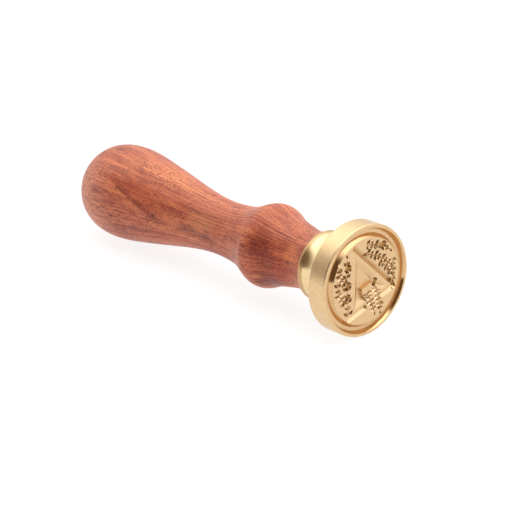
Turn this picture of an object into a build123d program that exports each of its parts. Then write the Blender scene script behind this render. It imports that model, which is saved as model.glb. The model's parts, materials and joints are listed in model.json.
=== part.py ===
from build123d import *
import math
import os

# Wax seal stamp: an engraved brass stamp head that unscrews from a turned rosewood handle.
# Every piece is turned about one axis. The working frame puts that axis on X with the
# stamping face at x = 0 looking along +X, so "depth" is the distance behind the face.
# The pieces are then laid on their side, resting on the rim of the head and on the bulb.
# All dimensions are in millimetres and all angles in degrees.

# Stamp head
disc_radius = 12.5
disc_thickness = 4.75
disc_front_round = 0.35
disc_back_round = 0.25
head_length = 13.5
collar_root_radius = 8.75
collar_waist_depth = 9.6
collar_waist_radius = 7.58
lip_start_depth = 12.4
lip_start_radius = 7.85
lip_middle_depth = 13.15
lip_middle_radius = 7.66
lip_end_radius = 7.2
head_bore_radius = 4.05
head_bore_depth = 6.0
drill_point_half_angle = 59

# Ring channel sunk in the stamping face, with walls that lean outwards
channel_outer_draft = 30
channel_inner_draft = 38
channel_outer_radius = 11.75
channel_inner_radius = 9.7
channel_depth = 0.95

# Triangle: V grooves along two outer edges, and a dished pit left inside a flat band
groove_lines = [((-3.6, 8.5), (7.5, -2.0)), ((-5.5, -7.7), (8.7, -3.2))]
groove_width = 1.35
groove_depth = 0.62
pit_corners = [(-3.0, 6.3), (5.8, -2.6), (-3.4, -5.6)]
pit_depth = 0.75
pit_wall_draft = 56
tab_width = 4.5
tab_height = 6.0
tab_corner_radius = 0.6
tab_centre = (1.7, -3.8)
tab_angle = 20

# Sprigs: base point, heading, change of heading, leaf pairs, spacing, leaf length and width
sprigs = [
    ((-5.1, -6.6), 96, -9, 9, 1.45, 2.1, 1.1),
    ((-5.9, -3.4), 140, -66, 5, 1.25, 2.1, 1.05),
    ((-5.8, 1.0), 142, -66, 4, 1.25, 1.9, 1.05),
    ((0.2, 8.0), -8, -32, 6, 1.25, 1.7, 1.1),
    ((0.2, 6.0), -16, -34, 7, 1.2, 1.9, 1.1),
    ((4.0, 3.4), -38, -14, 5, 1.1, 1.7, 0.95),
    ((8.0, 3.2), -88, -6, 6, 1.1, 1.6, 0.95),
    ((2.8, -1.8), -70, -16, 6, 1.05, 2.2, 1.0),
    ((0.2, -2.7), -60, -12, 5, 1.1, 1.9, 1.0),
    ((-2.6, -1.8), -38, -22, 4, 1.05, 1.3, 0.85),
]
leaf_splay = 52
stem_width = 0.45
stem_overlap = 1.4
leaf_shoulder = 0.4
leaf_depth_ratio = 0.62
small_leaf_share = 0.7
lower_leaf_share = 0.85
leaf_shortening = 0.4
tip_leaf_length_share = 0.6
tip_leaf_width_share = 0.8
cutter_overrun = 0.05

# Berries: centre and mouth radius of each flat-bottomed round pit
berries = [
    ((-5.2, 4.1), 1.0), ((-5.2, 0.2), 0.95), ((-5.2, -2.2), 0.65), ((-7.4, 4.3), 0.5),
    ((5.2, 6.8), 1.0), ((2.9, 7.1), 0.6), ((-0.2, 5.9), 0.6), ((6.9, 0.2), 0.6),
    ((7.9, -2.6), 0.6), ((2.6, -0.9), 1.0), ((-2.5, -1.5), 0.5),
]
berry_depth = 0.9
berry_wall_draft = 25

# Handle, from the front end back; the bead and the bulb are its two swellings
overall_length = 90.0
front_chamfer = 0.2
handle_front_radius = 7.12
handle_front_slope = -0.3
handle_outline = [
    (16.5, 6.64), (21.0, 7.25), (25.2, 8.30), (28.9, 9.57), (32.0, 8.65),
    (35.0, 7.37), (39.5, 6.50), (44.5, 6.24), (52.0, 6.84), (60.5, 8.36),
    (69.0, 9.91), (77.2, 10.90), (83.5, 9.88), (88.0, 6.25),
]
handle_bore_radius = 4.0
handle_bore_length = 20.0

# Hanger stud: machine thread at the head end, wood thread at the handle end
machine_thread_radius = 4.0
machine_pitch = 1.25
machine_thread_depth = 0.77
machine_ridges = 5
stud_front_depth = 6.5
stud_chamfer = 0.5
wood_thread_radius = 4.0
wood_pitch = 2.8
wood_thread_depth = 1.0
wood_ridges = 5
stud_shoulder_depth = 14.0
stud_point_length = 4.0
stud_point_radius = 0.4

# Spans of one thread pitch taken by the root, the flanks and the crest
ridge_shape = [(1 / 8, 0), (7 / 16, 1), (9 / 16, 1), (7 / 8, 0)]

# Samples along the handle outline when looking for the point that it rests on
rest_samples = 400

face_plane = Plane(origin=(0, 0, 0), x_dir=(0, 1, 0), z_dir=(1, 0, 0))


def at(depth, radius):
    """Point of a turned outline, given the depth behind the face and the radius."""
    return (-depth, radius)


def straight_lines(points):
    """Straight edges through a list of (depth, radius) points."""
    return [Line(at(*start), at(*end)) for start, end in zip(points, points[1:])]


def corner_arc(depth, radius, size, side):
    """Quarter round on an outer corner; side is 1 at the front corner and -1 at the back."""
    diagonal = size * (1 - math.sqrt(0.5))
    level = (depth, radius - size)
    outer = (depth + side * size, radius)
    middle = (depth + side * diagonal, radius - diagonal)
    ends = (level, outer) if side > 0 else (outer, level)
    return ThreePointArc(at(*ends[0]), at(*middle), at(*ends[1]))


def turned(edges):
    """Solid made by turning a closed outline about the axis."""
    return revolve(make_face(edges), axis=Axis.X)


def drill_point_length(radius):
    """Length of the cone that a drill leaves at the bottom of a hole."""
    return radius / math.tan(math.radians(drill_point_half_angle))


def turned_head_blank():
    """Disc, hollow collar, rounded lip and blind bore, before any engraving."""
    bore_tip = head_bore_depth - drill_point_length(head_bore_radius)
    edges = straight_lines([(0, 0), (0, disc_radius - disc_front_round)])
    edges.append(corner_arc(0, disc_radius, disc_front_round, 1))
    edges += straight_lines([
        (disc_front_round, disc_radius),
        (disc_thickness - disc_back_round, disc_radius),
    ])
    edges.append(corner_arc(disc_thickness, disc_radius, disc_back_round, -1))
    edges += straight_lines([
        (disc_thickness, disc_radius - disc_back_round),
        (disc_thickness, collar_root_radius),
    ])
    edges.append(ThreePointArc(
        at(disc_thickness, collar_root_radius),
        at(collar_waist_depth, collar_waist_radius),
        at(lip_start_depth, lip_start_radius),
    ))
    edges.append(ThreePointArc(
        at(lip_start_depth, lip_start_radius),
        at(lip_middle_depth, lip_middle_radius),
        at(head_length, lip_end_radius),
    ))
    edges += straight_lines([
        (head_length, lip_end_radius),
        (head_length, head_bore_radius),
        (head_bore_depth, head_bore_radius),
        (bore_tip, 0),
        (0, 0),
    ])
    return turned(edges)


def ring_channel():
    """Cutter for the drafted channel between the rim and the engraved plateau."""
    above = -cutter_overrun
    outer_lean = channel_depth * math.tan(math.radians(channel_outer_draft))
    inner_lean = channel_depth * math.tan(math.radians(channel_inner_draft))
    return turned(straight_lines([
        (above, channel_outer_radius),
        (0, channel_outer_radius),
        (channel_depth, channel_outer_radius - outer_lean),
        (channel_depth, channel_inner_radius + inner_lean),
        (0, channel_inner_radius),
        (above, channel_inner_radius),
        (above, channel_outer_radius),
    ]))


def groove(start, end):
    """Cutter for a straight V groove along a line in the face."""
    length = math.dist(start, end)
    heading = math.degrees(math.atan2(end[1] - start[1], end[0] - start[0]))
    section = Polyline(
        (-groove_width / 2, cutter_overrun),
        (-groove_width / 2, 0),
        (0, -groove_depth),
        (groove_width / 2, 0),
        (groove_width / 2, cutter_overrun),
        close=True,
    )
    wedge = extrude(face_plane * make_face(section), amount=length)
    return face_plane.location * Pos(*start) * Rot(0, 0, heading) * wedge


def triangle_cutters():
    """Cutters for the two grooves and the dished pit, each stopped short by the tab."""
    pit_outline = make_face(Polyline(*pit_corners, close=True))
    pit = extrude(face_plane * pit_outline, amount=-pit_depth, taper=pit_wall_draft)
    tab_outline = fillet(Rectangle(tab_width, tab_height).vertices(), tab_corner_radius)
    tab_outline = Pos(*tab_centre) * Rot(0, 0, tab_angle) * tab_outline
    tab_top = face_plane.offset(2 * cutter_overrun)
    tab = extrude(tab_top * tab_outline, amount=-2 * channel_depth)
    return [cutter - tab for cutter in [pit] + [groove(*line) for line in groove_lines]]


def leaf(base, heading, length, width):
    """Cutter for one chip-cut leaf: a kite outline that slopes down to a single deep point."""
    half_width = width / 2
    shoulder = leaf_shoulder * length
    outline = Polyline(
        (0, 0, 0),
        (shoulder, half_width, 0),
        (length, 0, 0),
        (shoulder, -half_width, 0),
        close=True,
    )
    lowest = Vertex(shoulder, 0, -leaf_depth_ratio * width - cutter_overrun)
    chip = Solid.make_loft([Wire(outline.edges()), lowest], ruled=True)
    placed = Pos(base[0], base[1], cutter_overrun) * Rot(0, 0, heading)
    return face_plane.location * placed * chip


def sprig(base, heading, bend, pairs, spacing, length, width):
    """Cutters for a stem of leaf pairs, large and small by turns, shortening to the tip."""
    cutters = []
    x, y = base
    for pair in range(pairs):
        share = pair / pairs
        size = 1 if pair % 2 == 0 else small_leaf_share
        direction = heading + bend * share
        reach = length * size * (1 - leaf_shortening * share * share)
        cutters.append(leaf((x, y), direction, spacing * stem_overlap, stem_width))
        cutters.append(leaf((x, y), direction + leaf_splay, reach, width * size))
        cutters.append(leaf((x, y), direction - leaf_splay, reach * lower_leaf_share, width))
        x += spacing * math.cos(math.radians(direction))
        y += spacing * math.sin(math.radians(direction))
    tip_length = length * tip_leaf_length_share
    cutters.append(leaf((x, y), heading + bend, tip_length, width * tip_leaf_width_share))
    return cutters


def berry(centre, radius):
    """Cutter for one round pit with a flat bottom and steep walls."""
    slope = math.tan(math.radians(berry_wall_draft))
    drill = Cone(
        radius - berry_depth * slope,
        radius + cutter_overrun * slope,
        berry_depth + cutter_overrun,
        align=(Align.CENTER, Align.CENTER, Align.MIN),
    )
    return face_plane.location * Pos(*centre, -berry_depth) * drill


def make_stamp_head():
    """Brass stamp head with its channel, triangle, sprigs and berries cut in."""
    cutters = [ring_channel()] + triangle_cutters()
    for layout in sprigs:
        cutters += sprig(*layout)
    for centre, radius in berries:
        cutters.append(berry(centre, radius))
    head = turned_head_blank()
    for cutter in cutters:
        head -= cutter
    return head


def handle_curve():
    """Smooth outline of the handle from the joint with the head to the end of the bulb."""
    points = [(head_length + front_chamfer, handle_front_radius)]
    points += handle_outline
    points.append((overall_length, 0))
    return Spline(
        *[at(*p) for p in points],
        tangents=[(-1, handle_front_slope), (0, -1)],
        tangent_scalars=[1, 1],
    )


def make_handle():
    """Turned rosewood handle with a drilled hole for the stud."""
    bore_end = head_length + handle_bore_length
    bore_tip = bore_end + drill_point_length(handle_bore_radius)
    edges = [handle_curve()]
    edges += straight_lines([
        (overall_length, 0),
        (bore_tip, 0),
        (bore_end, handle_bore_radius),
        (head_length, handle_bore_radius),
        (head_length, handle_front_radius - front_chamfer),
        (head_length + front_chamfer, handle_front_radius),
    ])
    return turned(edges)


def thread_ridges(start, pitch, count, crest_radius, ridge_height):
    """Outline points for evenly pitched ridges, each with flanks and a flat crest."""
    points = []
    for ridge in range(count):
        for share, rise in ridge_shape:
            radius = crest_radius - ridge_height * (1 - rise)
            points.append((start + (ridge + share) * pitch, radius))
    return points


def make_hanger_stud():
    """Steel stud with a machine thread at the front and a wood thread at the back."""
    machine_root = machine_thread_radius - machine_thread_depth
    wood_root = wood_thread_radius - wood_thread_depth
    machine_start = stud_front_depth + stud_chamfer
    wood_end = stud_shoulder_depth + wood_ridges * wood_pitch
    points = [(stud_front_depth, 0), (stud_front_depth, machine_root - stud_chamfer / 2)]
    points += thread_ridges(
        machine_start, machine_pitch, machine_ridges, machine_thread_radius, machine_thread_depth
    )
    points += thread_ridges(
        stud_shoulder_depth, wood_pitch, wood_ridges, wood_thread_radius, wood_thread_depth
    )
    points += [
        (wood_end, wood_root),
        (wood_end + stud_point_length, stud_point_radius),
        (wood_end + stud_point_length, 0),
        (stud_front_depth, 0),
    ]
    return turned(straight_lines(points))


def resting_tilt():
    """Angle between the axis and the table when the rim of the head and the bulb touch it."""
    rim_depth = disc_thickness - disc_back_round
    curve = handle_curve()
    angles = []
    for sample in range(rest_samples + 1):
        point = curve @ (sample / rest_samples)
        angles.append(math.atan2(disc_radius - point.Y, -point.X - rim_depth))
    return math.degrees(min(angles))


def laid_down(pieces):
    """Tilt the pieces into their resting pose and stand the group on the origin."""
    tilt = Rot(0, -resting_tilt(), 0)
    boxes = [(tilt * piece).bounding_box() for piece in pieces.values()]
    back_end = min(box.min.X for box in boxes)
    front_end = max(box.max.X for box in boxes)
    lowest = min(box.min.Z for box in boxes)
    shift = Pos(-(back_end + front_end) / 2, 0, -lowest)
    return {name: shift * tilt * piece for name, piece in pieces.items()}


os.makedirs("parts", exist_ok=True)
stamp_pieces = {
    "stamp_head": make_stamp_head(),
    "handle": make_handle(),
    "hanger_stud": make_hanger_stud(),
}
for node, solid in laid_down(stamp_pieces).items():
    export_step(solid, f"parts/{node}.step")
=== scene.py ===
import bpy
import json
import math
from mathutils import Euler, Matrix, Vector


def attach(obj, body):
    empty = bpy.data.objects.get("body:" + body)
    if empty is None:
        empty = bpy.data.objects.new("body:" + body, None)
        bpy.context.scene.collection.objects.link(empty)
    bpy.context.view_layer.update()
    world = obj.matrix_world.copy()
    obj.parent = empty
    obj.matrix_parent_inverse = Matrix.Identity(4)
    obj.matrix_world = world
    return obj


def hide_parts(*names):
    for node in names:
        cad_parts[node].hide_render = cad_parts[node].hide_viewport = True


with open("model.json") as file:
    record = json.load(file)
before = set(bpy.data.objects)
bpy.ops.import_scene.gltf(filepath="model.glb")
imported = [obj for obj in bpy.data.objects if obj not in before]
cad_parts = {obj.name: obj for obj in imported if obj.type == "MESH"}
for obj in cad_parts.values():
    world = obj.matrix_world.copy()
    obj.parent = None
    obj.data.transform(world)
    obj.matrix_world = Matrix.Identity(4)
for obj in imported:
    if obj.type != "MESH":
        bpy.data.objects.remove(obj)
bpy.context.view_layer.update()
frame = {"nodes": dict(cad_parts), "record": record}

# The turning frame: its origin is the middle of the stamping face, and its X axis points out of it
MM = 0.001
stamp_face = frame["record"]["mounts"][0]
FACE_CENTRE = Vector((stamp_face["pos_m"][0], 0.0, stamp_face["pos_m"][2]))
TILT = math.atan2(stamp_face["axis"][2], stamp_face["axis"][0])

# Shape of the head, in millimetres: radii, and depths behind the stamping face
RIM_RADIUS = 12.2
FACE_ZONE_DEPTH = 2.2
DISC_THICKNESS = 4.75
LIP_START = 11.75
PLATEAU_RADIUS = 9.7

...

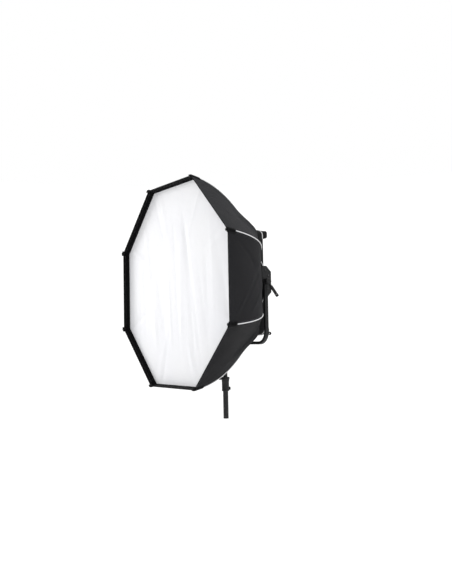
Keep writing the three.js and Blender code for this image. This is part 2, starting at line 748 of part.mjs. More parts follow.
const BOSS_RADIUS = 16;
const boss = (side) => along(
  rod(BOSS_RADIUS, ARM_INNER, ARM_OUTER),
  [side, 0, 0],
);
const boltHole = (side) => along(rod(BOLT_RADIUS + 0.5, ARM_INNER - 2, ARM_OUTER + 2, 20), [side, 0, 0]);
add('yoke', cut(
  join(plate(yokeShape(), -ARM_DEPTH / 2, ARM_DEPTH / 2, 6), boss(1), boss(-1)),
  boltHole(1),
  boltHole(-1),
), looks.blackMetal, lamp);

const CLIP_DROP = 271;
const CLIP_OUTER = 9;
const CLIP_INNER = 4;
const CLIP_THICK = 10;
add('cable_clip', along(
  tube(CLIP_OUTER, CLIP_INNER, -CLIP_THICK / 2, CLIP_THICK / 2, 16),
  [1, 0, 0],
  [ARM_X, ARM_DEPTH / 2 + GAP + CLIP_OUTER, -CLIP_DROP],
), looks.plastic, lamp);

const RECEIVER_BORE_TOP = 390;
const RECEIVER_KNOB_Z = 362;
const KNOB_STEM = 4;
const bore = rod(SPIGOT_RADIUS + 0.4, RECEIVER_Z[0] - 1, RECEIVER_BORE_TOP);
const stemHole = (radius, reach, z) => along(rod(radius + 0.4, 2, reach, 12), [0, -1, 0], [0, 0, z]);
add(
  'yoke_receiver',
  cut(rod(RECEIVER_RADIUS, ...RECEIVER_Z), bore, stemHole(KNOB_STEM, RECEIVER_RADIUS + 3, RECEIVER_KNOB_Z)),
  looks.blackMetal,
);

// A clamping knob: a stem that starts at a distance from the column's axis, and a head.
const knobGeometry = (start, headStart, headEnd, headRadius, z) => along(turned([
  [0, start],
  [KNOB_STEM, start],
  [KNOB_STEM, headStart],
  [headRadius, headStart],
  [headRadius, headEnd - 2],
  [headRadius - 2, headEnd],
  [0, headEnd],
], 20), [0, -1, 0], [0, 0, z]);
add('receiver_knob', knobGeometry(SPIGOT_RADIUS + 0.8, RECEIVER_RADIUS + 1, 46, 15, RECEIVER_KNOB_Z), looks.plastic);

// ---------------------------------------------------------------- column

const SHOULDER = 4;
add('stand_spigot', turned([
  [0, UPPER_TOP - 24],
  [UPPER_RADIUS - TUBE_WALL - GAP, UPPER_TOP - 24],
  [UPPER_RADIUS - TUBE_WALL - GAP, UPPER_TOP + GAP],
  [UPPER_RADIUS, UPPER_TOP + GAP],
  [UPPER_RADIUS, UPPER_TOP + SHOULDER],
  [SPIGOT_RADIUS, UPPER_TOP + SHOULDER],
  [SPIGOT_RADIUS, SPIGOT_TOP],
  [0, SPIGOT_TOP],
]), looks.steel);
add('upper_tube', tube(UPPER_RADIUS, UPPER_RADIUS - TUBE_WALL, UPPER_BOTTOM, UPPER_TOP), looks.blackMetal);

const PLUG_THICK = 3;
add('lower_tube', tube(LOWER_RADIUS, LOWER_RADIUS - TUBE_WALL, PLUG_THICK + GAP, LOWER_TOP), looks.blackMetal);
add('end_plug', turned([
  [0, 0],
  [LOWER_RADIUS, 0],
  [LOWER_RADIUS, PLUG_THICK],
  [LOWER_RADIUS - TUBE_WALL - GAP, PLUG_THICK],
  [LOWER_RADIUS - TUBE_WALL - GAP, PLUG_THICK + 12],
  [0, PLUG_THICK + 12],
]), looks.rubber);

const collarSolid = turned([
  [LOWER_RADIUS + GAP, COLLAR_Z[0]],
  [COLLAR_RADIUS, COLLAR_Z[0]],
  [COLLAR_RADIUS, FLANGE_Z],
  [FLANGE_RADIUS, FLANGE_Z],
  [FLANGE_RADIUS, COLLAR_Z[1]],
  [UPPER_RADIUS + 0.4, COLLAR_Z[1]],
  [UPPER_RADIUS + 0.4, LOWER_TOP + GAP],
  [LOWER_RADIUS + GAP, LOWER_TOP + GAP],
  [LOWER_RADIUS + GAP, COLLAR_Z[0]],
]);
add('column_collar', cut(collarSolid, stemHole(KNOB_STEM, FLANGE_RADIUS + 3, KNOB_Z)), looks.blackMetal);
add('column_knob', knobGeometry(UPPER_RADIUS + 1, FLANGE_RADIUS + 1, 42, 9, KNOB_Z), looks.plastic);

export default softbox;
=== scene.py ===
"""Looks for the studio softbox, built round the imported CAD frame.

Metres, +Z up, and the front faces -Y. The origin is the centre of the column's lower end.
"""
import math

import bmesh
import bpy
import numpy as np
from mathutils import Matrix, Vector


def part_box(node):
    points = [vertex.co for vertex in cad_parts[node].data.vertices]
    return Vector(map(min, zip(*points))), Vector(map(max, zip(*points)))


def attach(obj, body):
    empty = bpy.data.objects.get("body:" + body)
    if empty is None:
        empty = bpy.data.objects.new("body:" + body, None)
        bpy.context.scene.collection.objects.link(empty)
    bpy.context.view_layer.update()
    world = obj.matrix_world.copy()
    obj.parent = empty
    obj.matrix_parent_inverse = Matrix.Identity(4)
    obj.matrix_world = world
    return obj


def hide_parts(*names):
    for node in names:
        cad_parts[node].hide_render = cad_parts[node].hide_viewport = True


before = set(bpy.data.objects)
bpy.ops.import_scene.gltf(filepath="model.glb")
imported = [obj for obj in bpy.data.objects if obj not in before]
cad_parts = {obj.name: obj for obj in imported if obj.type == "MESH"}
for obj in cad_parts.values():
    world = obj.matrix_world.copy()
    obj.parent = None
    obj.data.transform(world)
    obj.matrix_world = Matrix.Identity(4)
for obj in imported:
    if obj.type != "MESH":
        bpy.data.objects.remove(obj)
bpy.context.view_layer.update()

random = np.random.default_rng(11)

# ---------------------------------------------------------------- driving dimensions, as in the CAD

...

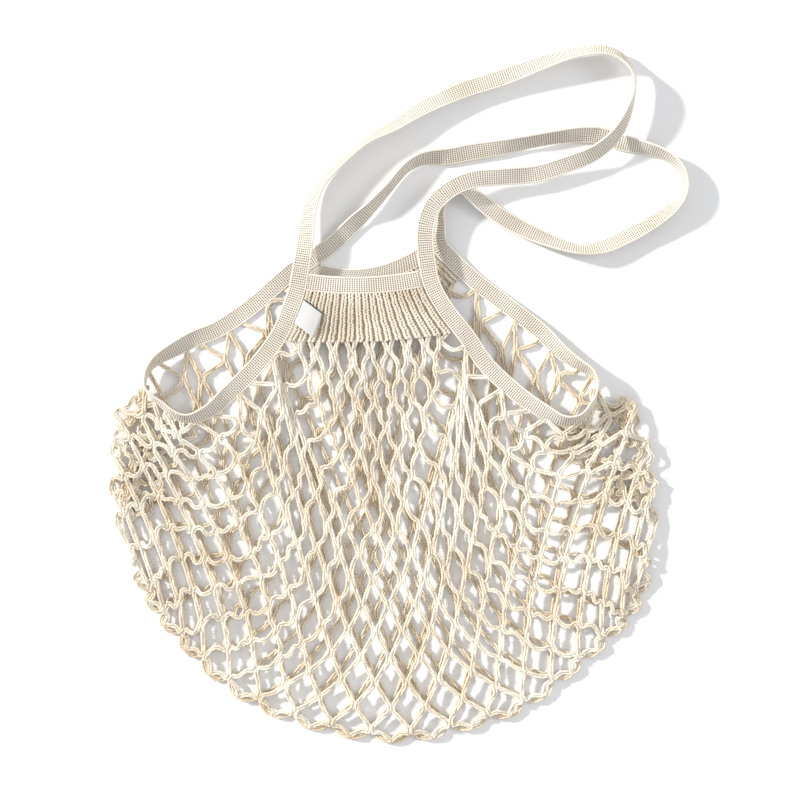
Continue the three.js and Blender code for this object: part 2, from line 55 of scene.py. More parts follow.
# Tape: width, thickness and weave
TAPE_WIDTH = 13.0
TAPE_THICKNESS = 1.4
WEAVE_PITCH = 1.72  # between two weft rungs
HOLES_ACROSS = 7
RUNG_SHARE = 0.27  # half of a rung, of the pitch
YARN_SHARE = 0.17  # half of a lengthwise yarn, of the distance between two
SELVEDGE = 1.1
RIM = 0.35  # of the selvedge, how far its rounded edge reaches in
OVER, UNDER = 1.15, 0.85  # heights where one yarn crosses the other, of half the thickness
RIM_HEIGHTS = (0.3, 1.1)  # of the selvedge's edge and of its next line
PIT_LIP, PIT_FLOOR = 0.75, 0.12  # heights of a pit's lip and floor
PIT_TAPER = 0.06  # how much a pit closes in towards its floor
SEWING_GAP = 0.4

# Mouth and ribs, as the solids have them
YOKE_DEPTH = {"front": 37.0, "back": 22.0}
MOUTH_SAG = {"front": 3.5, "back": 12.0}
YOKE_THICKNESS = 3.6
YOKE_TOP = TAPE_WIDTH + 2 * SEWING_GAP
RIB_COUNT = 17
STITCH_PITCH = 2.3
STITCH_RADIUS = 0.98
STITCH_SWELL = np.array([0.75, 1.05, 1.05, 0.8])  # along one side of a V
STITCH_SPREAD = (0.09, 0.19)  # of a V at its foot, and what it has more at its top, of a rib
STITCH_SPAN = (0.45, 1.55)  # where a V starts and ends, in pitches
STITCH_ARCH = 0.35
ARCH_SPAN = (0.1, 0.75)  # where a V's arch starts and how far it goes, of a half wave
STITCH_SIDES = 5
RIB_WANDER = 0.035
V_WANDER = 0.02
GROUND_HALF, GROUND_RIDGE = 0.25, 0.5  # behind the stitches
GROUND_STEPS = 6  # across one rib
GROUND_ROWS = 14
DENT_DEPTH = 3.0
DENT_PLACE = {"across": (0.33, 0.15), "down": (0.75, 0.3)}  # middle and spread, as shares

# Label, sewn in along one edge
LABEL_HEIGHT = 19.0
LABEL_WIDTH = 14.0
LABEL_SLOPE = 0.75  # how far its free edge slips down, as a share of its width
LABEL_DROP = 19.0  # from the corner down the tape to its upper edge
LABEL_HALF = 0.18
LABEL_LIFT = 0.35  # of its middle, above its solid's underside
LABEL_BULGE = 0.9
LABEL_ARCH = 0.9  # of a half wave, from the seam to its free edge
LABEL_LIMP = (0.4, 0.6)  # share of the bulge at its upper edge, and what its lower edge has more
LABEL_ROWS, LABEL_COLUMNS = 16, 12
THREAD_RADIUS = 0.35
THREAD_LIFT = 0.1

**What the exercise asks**
Within the material above, transcribe exactly the lines that run from the line holding "Turn this picture" through the line holding "# All dimensions".

**Final result**
Turn this picture of an object into a build123d program that exports each of its parts. Then write the Blender scene script behind this render. It imports that model, which is saved as model.glb. The model's parts, materials and joints are listed in model.json.
=== part.py ===
from build123d import *
import math
import os

# Wax seal stamp: an engraved brass stamp head that unscrews from a turned rosewood handle.
# Every piece is turned about one axis. The working frame puts that axis on X with the
# stamping face at x = 0 looking along +X, so "depth" is the distance behind the face.
# The pieces are then laid on their side, resting on the rim of the head and on the bulb.
# All dimensions are in millimetres and all angles in degrees.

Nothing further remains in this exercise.